The plan now is for Paxton to make another start for Tacoma on Sunday, according to Jayson Jenks of The Seattle Times. Whether he'll need another one after that before returning to the M's will depend on how he throws, how high his pitch count reaches, and most importantly, how he feels.
There's at least a chance, then, that Paxton is back in Seattle at the start of August, especially since fellow prospect Walker was sent back down after another walk-filled start (and loss) Wednesday.
Alex Meyer, RHP, Minnesota Twins
2014 Stats (Triple-A): 5-4, 3.11 ERA, 1.28 WHIP, 115-47 K/BB (101.1 IP)
There's no way Alex Meyer isn't one of the five best starting pitchers in the Minnesota Twins organization right now. And that doesn't need to be qualified by "healthy."

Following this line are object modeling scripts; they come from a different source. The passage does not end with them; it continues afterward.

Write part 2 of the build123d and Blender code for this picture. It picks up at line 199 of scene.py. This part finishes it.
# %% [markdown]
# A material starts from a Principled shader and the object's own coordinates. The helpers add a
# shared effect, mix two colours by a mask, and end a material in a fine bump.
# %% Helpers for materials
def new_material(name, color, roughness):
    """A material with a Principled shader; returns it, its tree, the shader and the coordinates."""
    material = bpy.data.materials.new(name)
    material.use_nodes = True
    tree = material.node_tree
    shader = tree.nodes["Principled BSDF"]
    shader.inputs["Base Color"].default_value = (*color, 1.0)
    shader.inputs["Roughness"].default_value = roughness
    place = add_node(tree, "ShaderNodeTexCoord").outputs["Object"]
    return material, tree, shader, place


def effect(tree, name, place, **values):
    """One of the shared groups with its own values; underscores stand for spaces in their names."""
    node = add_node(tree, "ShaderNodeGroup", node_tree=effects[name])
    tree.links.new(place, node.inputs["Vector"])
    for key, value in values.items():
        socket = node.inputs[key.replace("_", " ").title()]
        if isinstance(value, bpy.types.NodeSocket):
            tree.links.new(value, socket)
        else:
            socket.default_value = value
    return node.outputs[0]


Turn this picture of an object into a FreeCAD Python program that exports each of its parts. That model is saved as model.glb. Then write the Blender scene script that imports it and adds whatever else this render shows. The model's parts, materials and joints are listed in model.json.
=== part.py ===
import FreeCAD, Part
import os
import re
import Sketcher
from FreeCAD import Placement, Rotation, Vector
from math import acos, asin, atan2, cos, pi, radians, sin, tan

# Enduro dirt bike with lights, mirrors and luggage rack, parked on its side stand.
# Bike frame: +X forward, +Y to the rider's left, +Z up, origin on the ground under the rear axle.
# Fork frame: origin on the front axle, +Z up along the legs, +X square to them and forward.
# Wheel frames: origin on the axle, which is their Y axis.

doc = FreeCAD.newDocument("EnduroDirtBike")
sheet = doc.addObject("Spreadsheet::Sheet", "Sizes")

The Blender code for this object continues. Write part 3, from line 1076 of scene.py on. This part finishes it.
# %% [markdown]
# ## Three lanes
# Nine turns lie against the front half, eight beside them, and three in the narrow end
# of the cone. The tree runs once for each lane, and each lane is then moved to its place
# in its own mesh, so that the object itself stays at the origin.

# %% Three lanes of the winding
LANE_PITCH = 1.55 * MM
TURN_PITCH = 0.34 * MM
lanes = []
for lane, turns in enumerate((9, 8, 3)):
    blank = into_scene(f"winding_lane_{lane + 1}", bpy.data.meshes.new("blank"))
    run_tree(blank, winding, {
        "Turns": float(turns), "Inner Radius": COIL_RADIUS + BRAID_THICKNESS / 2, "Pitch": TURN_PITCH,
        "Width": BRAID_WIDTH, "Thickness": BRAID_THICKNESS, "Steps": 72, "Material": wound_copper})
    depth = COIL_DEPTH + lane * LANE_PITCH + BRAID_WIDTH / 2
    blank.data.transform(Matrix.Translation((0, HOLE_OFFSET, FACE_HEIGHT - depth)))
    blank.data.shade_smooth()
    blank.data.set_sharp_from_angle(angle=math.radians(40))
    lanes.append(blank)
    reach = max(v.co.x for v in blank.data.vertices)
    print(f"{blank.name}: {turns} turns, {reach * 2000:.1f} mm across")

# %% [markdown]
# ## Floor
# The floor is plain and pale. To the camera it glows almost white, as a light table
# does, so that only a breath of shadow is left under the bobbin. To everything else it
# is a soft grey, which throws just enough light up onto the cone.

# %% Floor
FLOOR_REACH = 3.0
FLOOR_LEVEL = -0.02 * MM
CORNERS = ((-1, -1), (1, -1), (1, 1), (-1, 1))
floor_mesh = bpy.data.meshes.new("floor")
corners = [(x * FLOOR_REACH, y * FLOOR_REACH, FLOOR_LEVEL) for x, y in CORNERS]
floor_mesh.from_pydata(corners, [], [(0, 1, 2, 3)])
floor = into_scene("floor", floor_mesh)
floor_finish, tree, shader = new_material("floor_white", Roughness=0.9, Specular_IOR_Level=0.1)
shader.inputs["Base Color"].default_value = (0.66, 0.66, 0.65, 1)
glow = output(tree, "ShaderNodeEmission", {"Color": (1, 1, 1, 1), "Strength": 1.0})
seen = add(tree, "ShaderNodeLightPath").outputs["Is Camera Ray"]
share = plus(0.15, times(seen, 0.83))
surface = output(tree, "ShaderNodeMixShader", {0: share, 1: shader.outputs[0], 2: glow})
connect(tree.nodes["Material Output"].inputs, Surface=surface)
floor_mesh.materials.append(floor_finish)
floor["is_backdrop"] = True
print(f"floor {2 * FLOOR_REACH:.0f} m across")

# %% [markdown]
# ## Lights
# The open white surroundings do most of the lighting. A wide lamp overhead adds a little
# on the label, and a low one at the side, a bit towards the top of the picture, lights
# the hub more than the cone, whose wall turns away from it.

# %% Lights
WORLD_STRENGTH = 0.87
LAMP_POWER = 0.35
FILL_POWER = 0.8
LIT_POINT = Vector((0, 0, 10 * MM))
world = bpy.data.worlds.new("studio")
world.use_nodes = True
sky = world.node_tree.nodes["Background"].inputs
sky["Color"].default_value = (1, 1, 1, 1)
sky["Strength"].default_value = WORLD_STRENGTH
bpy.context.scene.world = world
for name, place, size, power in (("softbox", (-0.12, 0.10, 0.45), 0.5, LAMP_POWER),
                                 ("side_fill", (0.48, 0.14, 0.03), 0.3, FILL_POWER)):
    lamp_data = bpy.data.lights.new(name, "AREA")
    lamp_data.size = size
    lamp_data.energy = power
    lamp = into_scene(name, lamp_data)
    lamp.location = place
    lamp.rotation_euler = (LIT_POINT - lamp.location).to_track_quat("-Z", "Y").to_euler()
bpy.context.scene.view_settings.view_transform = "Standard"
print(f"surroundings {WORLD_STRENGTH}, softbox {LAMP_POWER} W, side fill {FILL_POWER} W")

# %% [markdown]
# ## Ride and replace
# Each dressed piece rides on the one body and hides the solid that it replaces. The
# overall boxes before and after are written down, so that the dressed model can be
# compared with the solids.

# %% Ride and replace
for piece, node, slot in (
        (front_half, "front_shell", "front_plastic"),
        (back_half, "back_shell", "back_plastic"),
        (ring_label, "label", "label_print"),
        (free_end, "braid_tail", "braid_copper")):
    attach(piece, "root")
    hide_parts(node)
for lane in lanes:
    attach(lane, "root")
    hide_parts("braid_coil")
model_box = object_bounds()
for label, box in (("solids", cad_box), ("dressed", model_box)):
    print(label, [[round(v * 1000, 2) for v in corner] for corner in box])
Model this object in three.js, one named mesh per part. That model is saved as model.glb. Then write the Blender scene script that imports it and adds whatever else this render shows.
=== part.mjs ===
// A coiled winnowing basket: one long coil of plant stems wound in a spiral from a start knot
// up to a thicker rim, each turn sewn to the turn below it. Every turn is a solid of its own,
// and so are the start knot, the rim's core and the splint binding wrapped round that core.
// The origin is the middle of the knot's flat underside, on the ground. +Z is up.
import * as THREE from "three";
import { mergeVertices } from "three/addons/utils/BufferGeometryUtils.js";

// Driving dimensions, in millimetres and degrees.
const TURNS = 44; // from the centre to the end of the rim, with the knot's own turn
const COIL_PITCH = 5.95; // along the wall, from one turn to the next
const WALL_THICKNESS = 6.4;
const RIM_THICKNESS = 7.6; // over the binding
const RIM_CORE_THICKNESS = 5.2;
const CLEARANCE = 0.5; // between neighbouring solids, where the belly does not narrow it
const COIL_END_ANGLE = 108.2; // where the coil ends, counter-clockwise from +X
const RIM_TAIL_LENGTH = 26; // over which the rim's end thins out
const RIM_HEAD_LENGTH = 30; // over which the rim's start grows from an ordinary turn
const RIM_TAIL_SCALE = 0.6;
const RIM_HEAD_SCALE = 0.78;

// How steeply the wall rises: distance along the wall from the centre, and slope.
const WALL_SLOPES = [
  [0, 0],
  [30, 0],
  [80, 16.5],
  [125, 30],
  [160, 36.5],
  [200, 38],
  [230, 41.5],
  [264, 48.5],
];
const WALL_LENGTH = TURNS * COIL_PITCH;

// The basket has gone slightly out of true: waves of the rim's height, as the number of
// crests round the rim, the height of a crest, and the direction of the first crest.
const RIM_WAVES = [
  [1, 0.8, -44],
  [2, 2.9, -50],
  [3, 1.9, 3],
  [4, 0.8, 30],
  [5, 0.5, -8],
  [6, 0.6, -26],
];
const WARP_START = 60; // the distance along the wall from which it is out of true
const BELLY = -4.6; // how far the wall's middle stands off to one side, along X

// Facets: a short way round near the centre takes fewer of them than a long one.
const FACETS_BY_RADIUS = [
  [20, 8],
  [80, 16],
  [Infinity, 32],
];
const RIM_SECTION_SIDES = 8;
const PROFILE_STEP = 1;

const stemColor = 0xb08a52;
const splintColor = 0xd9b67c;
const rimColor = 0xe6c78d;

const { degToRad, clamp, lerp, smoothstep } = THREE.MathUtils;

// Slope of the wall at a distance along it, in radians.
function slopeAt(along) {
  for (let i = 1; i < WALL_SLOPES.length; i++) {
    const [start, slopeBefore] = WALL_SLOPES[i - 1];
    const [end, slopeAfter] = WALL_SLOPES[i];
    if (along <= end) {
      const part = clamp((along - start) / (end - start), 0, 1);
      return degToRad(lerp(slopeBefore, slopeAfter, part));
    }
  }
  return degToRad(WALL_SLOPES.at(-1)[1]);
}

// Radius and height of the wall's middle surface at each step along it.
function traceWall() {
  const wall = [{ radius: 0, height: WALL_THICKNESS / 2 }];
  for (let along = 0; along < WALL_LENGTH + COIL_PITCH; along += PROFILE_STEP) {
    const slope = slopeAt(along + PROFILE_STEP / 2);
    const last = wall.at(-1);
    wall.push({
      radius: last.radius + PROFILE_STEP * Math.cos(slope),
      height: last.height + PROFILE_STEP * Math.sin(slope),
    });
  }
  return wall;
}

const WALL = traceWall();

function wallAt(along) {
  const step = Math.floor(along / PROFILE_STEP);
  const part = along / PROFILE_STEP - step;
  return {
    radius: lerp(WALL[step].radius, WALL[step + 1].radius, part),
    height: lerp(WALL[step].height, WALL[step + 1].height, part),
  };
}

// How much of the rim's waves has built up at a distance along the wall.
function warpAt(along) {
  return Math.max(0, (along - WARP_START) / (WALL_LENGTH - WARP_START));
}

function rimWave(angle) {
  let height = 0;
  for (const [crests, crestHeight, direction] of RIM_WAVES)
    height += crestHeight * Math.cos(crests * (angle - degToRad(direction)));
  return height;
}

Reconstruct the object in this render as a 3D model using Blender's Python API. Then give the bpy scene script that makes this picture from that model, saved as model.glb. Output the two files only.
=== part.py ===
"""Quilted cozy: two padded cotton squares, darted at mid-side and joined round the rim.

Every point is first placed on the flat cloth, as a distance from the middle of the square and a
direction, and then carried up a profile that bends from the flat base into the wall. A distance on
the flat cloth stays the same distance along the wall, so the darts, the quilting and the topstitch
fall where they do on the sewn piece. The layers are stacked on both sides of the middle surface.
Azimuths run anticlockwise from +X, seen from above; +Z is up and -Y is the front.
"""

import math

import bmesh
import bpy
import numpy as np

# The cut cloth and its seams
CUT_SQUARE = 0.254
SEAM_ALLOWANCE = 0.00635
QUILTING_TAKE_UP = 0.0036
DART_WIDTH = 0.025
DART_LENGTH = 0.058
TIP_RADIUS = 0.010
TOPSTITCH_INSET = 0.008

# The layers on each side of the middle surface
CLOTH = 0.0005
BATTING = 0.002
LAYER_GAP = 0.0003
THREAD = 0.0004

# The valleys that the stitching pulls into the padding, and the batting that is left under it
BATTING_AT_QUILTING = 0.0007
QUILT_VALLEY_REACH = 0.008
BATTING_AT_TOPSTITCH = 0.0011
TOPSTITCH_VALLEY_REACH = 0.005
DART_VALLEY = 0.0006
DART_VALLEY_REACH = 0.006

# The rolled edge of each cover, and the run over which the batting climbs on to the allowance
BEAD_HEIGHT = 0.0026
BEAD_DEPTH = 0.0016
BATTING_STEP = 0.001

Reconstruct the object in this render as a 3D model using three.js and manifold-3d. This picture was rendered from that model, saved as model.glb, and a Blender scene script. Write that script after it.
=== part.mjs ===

The club is without the likes of Ricky Nolasco and Mike Pelfrey due to injury. Fellow right-hander Kyle Gibson, who has been one of the Twins' more reliable starters this year, is battling back pain that caused him to miss Wednesday's scheduled start.
There's a chance Gibson could go Saturday, according to Tyler Mason of Fox Sports North, but if the injury is more serious, that would open the door even more for Meyer.
The 24-year-old Meyer wouldn't be able to take that turn because he just threw at Triple-A on Wednesday, but he's been too good to ignore much longer, having allowed just five runs on 18 hits in his past 32.0 innings (five starts) to go with a 32-to-13 strikeout-to-walk ratio.
It's worth noting here that the Twins' 40-man roster now includes only 39 players after they designated veteran reliever Matt Guerrier for assignment, per La Velle Neal of the Star Tribune. That gives the Twins a chance to get a little creative by adding one more player to fill out the final spot.
Between Meyer's recent performance, Minnesota's bare rotation and the roster room, it shouldn't be long before he gets the call.